The Court has also reviewed Mr. Howard's other various motions for leave to amend his complaint. Although Federal Rule of Civil Procedure 15(a) provides that "leave shall be freely given when justice so requires," courts may consider several factors when determining whether to permit an amendment, including bad faith by the moving party, undue prejudice to affected parties, and futility. Robinson v. Michigan Consol. Gas Co., 918 F.2d 579, 591 (6th Cir. 1990). The Court's review under these criteria amply demonstrates that each of Mr.
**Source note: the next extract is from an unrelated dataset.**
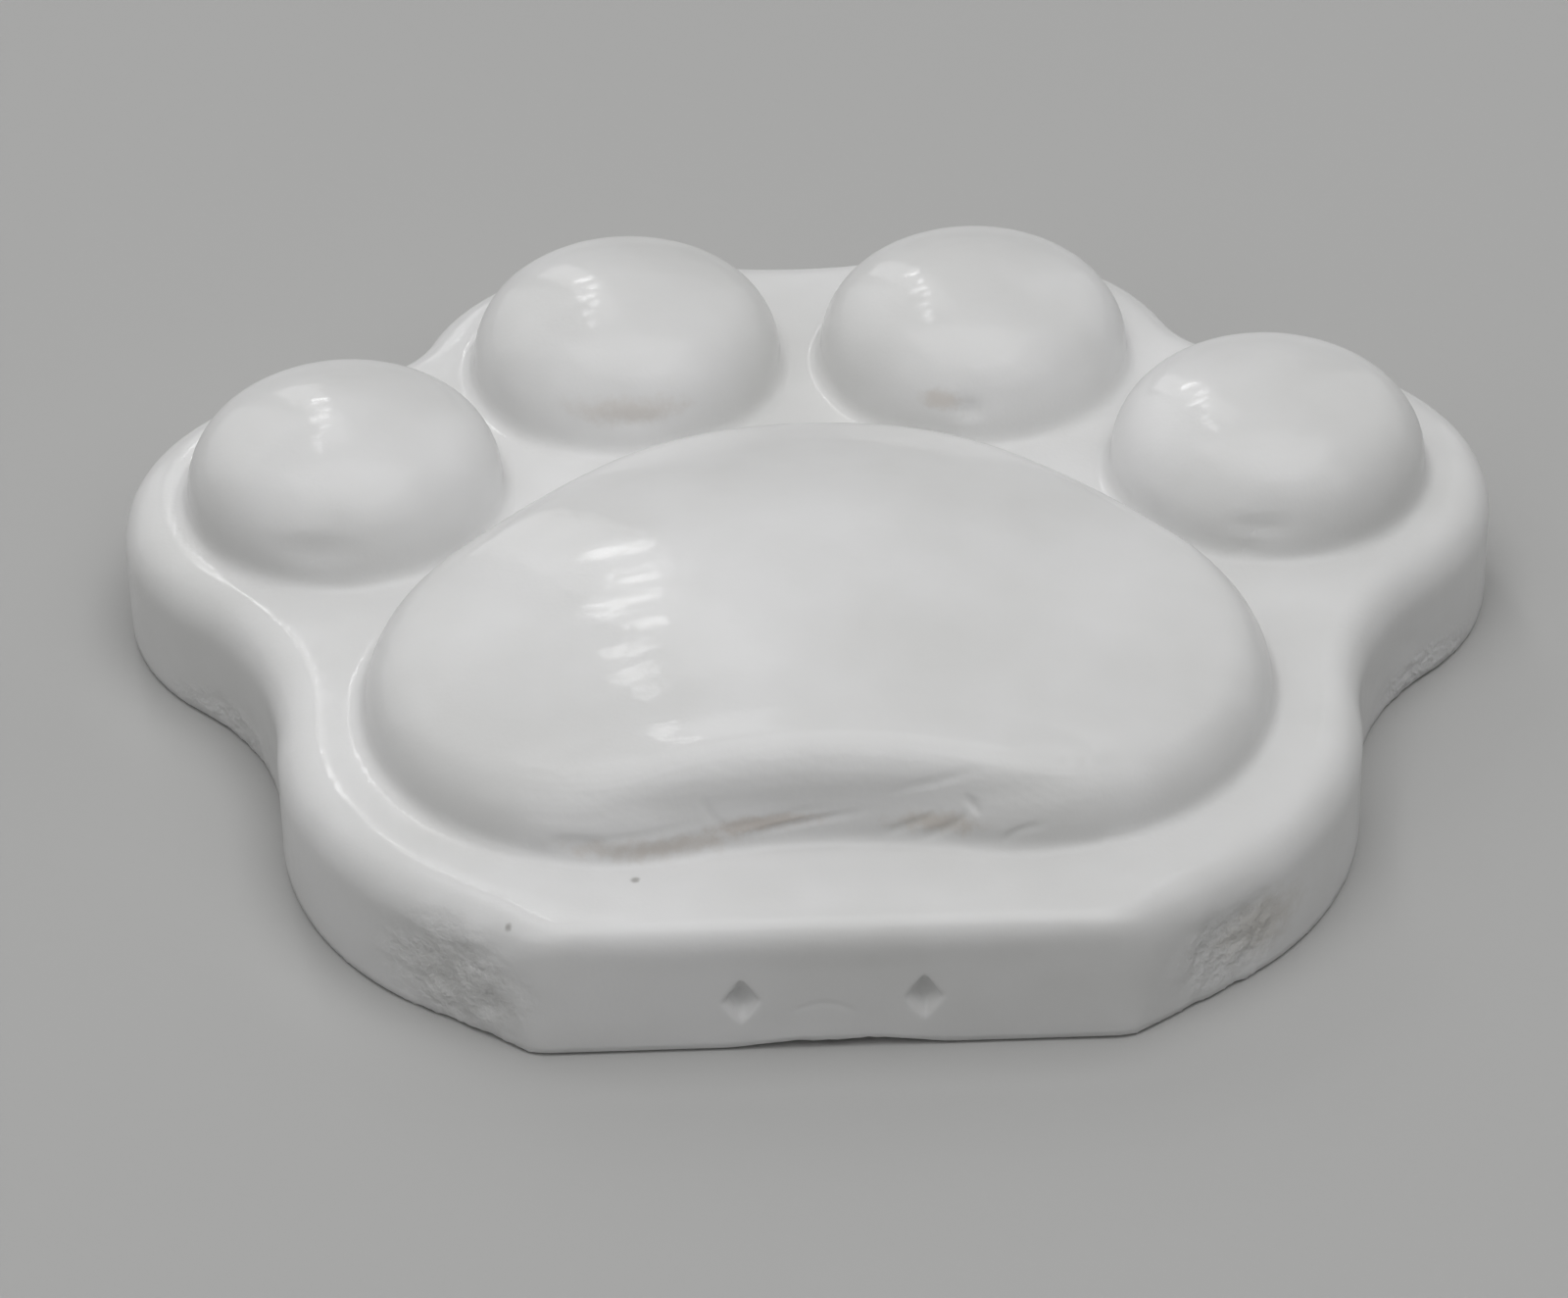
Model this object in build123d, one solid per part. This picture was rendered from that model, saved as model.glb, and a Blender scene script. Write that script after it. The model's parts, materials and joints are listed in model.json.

Howard's motions for leave was filed in bad faith, that the claims sought to be added all suffer from one or more fatal infirmities, and that the parties sought to be added are all entitled to some form of immunity. The Court further finds that granting the various motions for leave would prejudice the existing defendants, by prolonging this proceeding without any prospect of resolving all of Mr. Howard's ever increasing claims. See Lyle v. Jackson, 49 Fed. Appx. 492, 495 (6th Cir. 2002).
IV.
Based on the foregoing, the Court overrules the objection (#169) and the amended objections (#s 174, 177) of plaintiff Gregory T. Howard and adopts the Report and Recommendation (#167) in its entirety. Accordingly, the Court grants the motion to dismiss filed by defendants Franklin County Court of Common Pleas and Franklin County Court of Appeals (#27); the motion to dismiss filed by defendants Supreme Court of Ohio, Industrial Commission of Ohio, and the Ohio Bureau of Workers' Compensation (#29); and the motion to dismiss filed by defendant Eastman Smith Ltd. (#35).
It is further ordered that the amended complaint (#5) is dismissed and that Mr. Howard's motions for leave to amend his complaint (#s 25, 70, 73, 117, 126) are denied. All other pending motions are denied as moot. This case is DISMISSED. The Clerk shall enter judgment accordingly.